# What this task involves
Every line below is to be quoted exactly, with nothing added or dropped.
+ + + +
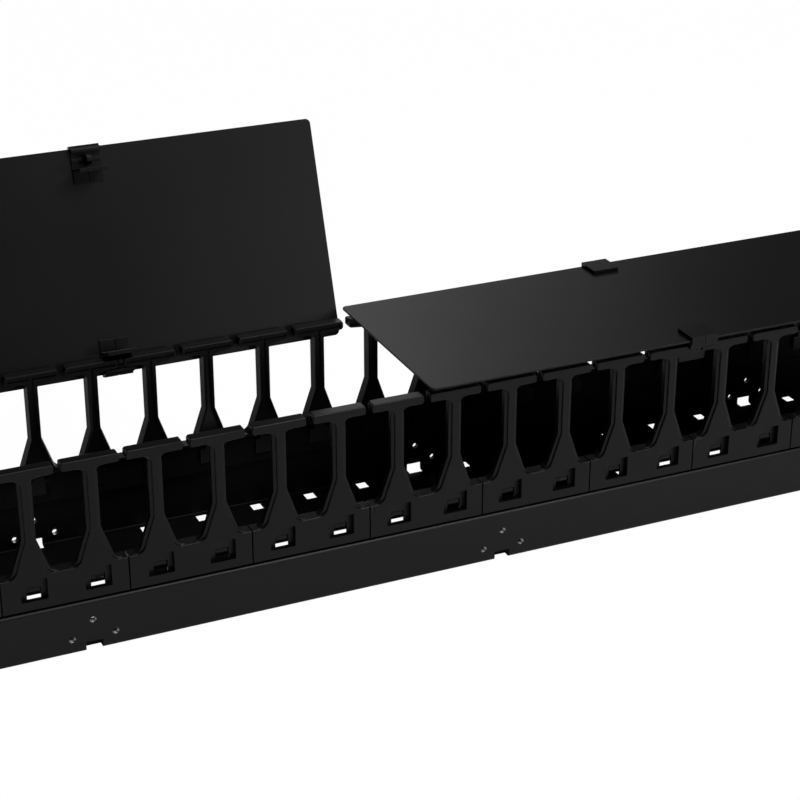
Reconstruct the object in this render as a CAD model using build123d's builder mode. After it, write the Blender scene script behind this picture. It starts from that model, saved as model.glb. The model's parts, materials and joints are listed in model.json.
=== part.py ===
from build123d import *
from math import hypot
import os

os.makedirs("parts", exist_ok=True)

# Vertical cable manager, lying on its back plate: +X along it, +Z out of the back plate.
# The origin is the centre of the back plate's outer face, and all sizes are in mm.

# Overall: one pitch is one rack unit, and the two covers meet over the origin
PITCH = 44.45
PITCH_COUNT = 22
LENGTH = PITCH * PITCH_COUNT

# Steel channel: folded sheet with a joggle that sets the upper walls in behind the modules
SHEET = 1.5
CHANNEL_HALF_WIDTH = 79.3
JOGGLE_HEIGHT = 38.5
JOGGLE_DEPTH = 5.4
WALL_TOP = 62.9
BEND_RADIUS = 1.75
UPPER_WALL_HALF_WIDTH = CHANNEL_HALF_WIDTH - JOGGLE_DEPTH

# Openings in the channel's back plate, their ends in pitches
BACK_OPENING_WIDTH = 80.0
BACK_OPENING_CORNER = 3.0
BACK_OPENINGS = [(-9.9, -7.9), (-6.4, -4.4), (-2.3, 0.65), (4.65, 7.6)]

# Small holes along both edges of the back plate, set in from the walls' outer faces
FLOOR_HOLE_LENGTH = 9.0
FLOOR_HOLE_WIDTH = 11.0
FLOOR_HOLE_SHIFT = 12.5
FLOOR_HOLE_INSET = 9.3
FLOOR_SLOT_LENGTH = 12.5
FLOOR_SLOT_WIDTH = 3.0
FLOOR_SLOT_SHIFT = -10.0
FLOOR_SLOT_INSET = 8.8

# Threaded hole groups in the lower walls, each over a notch in the fold
GROUP_SPACING = 7 * PITCH
GROUP_CENTRE = 61.0
THREAD_HOLE_RADIUS = 2.3
THREAD_HOLE_HALF_SPACING = 15.3
THREAD_HOLE_HEIGHT = 11.0
UPPER_THREAD_HOLE_RISE = 12.6
NOTCH_LENGTH = 12.0
NOTCH_REACH = 7.0

# Latch holes in the upper walls, each a little to one side of its finger
LATCH_HOLE_LENGTH = 9.9
LATCH_HOLE_SHIFT = 1.05
LATCH_HOLE_BOTTOM = 45.5
LATCH_HOLE_TOP = 54.8

# Finger module: a moulded shell with two fingers, open to the inside
SEAM = 1.0
FIT = 0.1
BASE_DEPTH = 4.2
BASE_RISE = 1.7
SKIN = 2.3
RIB = 1.8
SHELF_CLEARANCE = 0.3
SHELF_THICKNESS = 2.1
SHELF_DEPTH = 10.0
MODULE_HALF_LENGTH = PITCH - SEAM / 2
MODULE_FACE = UPPER_WALL_HALF_WIDTH + FIT + BASE_DEPTH
MODULE_BOTTOM = JOGGLE_HEIGHT + BASE_RISE
SHELF_BOTTOM = WALL_TOP + SHELF_CLEARANCE
SHELF_TOP = SHELF_BOTTOM + SHELF_THICKNESS

# Fingers: a splayed foot, a straight post and a T head
FINGER_DEPTH = 8.8
OPENING_HALF_WIDTH = 19.5
OPENING_FOOT_HALF_WIDTH = 10.3
FOOT_TOP = 92.0
FOOT_CHAMFER = 3.0
HEAD_HAUNCH = 3.5
HEAD_BOTTOM = 137.8
HEAD_HEIGHT = 6.4
HEAD_GAP = 4.95
HEAD_TOP = HEAD_BOTTOM + HEAD_HEIGHT
HEAD_LENGTH = PITCH - HEAD_GAP
POST_HALF_WIDTH = PITCH / 2 - OPENING_HALF_WIDTH
FOOT_HALF_WIDTH = PITCH / 2 - OPENING_FOOT_HALF_WIDTH
FOOT_SLOPE = (FOOT_HALF_WIDTH - POST_HALF_WIDTH) / (FOOT_TOP - SHELF_TOP)

# Window in the module's base, and the latch: an arm behind the wall with a hook through it
WINDOW_LENGTH = 18.5
WINDOW_SHIFT = 0.5
WINDOW_BOTTOM = 46.7
WINDOW_HEIGHT = 15.9
ARM_CLEARANCE = 0.2
ARM_THICKNESS = 2.2
HOOK_CLEARANCE = 0.3
HOOK_SIDE_CLEARANCE = 0.2
HOOK_SLIT = 1.0
HOOK_FACE_HEIGHT = 2.8
HOOK_RAMP_HEIGHT = 2.6

# Cover pivots: the middle of the T heads
PIVOT_HALF_SPAN = MODULE_FACE - FINGER_DEPTH / 2
PIVOT_HEIGHT = HEAD_BOTTOM + HEAD_HEIGHT / 2
SOCKET_WIDTH = 3.6
SOCKET_DEPTH = 0.8
OPEN_ANGLE = 109.5

# Covers: two flat plates, end to end
COVER_GAP = 3.0
COVER_OVERHANG = 9.0
COVER_THICKNESS = 1.5
COVER_STANDOFF = 4.8
COVER_CORNER = 4.0
COVER_HALF_WIDTH = PIVOT_HALF_SPAN + COVER_OVERHANG
COVER_BOTTOM = HEAD_TOP + COVER_STANDOFF

# Clips: heights are above the pivot, reaches are outward from it
CLIP_PITCHES = [5, 10]
CLIP_HALF_LENGTH = 11.0
CLIP_PLATE_IN = 10.0
CLIP_PLATE_THICKNESS = 2.6
CLIP_WALL_THICKNESS = 1.7
CLIP_WALL_BOTTOM = 6.2
CLIP_COVER_FIT = 0.1
CLIP_EDGE_FIT = 0.2
CLIP_TONGUE_THICKNESS = 1.2
CLIP_TONGUE_REACH = 16.4
CLIP_TURN_CLEARANCE = 0.36
CLIP_JAW_BOTTOM = 2.0
CLIP_JAW_CHAMFER = 1.2
CLIP_LEG_THICKNESS = 1.5
CLIP_LEG_BOTTOM = -14.0
CLIP_LIP_THICKNESS = 3.0
CLIP_LIP_HEIGHT = 2.6
CLIP_PAD_WIDTH = 2.5
CLIP_PAD_GAP = 4.6
CLIP_WEB_CLEARANCE = 0.675
CLIP_WEB_REACH = 3.6
CLIP_WEB_CHAMFER = 2.1
CLIP_GROOVE = 0.8
CLIP_GROOVE_DEPTH = 0.5
STUD_CLEARANCE = 0.3
STUD_SIDES = 8

COVER_BOTTOM_RISE = COVER_BOTTOM - PIVOT_HEIGHT
COVER_TOP_RISE = COVER_BOTTOM_RISE + COVER_THICKNESS


# Channel: the section is one sheet folded along its middle line, then punched
MID_WALL = CHANNEL_HALF_WIDTH - SHEET / 2
MID_UPPER_WALL = UPPER_WALL_HALF_WIDTH - SHEET / 2
MID_FLOOR = SHEET / 2
MID_JOGGLE = JOGGLE_HEIGHT - SHEET / 2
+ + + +
# Solution to this problem
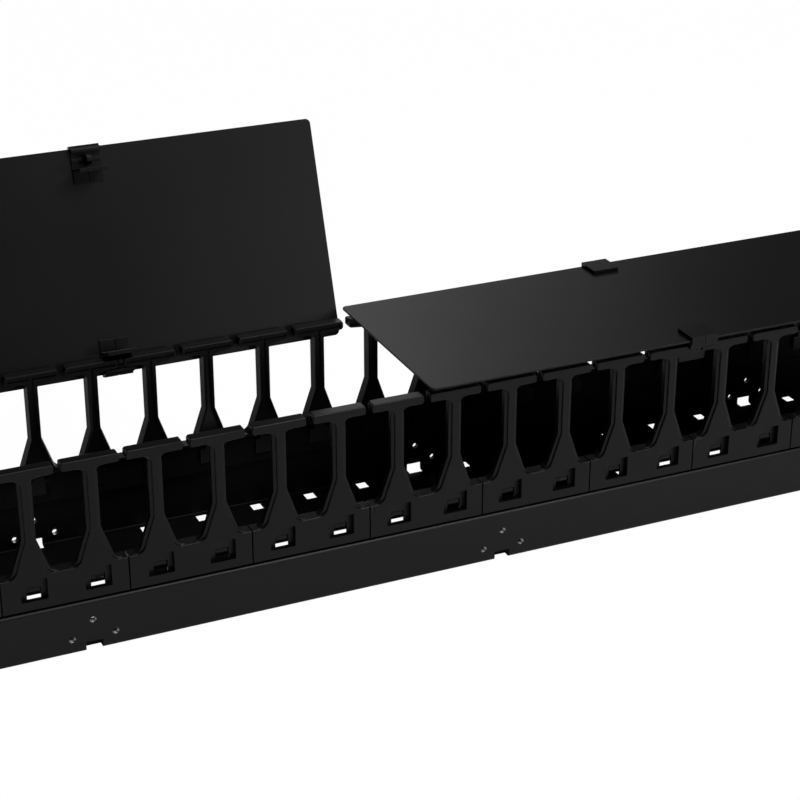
Reconstruct the object in this render as a CAD model using build123d's builder mode. After it, write the Blender scene script behind this picture. It starts from that model, saved as model.glb. The model's parts, materials and joints are listed in model.json.
=== part.py ===
from build123d import *
from math import hypot
import os

os.makedirs("parts", exist_ok=True)

# Vertical cable manager, lying on its back plate: +X along it, +Z out of the back plate.
# The origin is the centre of the back plate's outer face, and all sizes are in mm.

# Overall: one pitch is one rack unit, and the two covers meet over the origin
PITCH = 44.45
PITCH_COUNT = 22
LENGTH = PITCH * PITCH_COUNT

# Steel channel: folded sheet with a joggle that sets the upper walls in behind the modules
SHEET = 1.5
CHANNEL_HALF_WIDTH = 79.3
JOGGLE_HEIGHT = 38.5
JOGGLE_DEPTH = 5.4
WALL_TOP = 62.9
BEND_RADIUS = 1.75
UPPER_WALL_HALF_WIDTH = CHANNEL_HALF_WIDTH - JOGGLE_DEPTH

# Openings in the channel's back plate, their ends in pitches
BACK_OPENING_WIDTH = 80.0
BACK_OPENING_CORNER = 3.0
BACK_OPENINGS = [(-9.9, -7.9), (-6.4, -4.4), (-2.3, 0.65), (4.65, 7.6)]

# Small holes along both edges of the back plate, set in from the walls' outer faces
FLOOR_HOLE_LENGTH = 9.0
FLOOR_HOLE_WIDTH = 11.0
FLOOR_HOLE_SHIFT = 12.5
FLOOR_HOLE_INSET = 9.3
FLOOR_SLOT_LENGTH = 12.5
FLOOR_SLOT_WIDTH = 3.0
FLOOR_SLOT_SHIFT = -10.0
FLOOR_SLOT_INSET = 8.8

# Threaded hole groups in the lower walls, each over a notch in the fold
GROUP_SPACING = 7 * PITCH
GROUP_CENTRE = 61.0
THREAD_HOLE_RADIUS = 2.3
THREAD_HOLE_HALF_SPACING = 15.3
THREAD_HOLE_HEIGHT = 11.0
UPPER_THREAD_HOLE_RISE = 12.6
NOTCH_LENGTH = 12.0
NOTCH_REACH = 7.0

# Latch holes in the upper walls, each a little to one side of its finger
LATCH_HOLE_LENGTH = 9.9
LATCH_HOLE_SHIFT = 1.05
LATCH_HOLE_BOTTOM = 45.5
LATCH_HOLE_TOP = 54.8

# Finger module: a moulded shell with two fingers, open to the inside
SEAM = 1.0
FIT = 0.1
BASE_DEPTH = 4.2
BASE_RISE = 1.7
SKIN = 2.3
RIB = 1.8
SHELF_CLEARANCE = 0.3
SHELF_THICKNESS = 2.1
SHELF_DEPTH = 10.0
MODULE_HALF_LENGTH = PITCH - SEAM / 2
MODULE_FACE = UPPER_WALL_HALF_WIDTH + FIT + BASE_DEPTH
MODULE_BOTTOM = JOGGLE_HEIGHT + BASE_RISE
SHELF_BOTTOM = WALL_TOP + SHELF_CLEARANCE
SHELF_TOP = SHELF_BOTTOM + SHELF_THICKNESS

# Fingers: a splayed foot, a straight post and a T head
FINGER_DEPTH = 8.8
OPENING_HALF_WIDTH = 19.5
OPENING_FOOT_HALF_WIDTH = 10.3
FOOT_TOP = 92.0
FOOT_CHAMFER = 3.0
HEAD_HAUNCH = 3.5
HEAD_BOTTOM = 137.8
HEAD_HEIGHT = 6.4
HEAD_GAP = 4.95
HEAD_TOP = HEAD_BOTTOM + HEAD_HEIGHT
HEAD_LENGTH = PITCH - HEAD_GAP
POST_HALF_WIDTH = PITCH / 2 - OPENING_HALF_WIDTH
FOOT_HALF_WIDTH = PITCH / 2 - OPENING_FOOT_HALF_WIDTH
FOOT_SLOPE = (FOOT_HALF_WIDTH - POST_HALF_WIDTH) / (FOOT_TOP - SHELF_TOP)

# Window in the module's base, and the latch: an arm behind the wall with a hook through it
WINDOW_LENGTH = 18.5
WINDOW_SHIFT = 0.5
WINDOW_BOTTOM = 46.7
WINDOW_HEIGHT = 15.9
ARM_CLEARANCE = 0.2
ARM_THICKNESS = 2.2
HOOK_CLEARANCE = 0.3
HOOK_SIDE_CLEARANCE = 0.2
HOOK_SLIT = 1.0
HOOK_FACE_HEIGHT = 2.8
HOOK_RAMP_HEIGHT = 2.6

# Cover pivots: the middle of the T heads
PIVOT_HALF_SPAN = MODULE_FACE - FINGER_DEPTH / 2
PIVOT_HEIGHT = HEAD_BOTTOM + HEAD_HEIGHT / 2
SOCKET_WIDTH = 3.6
SOCKET_DEPTH = 0.8
OPEN_ANGLE = 109.5

# Covers: two flat plates, end to end
COVER_GAP = 3.0
COVER_OVERHANG = 9.0
COVER_THICKNESS = 1.5
COVER_STANDOFF = 4.8
COVER_CORNER = 4.0
COVER_HALF_WIDTH = PIVOT_HALF_SPAN + COVER_OVERHANG
COVER_BOTTOM = HEAD_TOP + COVER_STANDOFF

# Clips: heights are above the pivot, reaches are outward from it
CLIP_PITCHES = [5, 10]
CLIP_HALF_LENGTH = 11.0
CLIP_PLATE_IN = 10.0
CLIP_PLATE_THICKNESS = 2.6
CLIP_WALL_THICKNESS = 1.7
CLIP_WALL_BOTTOM = 6.2
CLIP_COVER_FIT = 0.1
CLIP_EDGE_FIT = 0.2
CLIP_TONGUE_THICKNESS = 1.2
CLIP_TONGUE_REACH = 16.4
CLIP_TURN_CLEARANCE = 0.36
CLIP_JAW_BOTTOM = 2.0
CLIP_JAW_CHAMFER = 1.2
CLIP_LEG_THICKNESS = 1.5
CLIP_LEG_BOTTOM = -14.0
CLIP_LIP_THICKNESS = 3.0
CLIP_LIP_HEIGHT = 2.6
CLIP_PAD_WIDTH = 2.5
CLIP_PAD_GAP = 4.6
CLIP_WEB_CLEARANCE = 0.675
CLIP_WEB_REACH = 3.6
CLIP_WEB_CHAMFER = 2.1
CLIP_GROOVE = 0.8
CLIP_GROOVE_DEPTH = 0.5
STUD_CLEARANCE = 0.3
STUD_SIDES = 8

COVER_BOTTOM_RISE = COVER_BOTTOM - PIVOT_HEIGHT
COVER_TOP_RISE = COVER_BOTTOM_RISE + COVER_THICKNESS


# Channel: the section is one sheet folded along its middle line, then punched
MID_WALL = CHANNEL_HALF_WIDTH - SHEET / 2
MID_UPPER_WALL = UPPER_WALL_HALF_WIDTH - SHEET / 2
MID_FLOOR = SHEET / 2
MID_JOGGLE = JOGGLE_HEIGHT - SHEET / 2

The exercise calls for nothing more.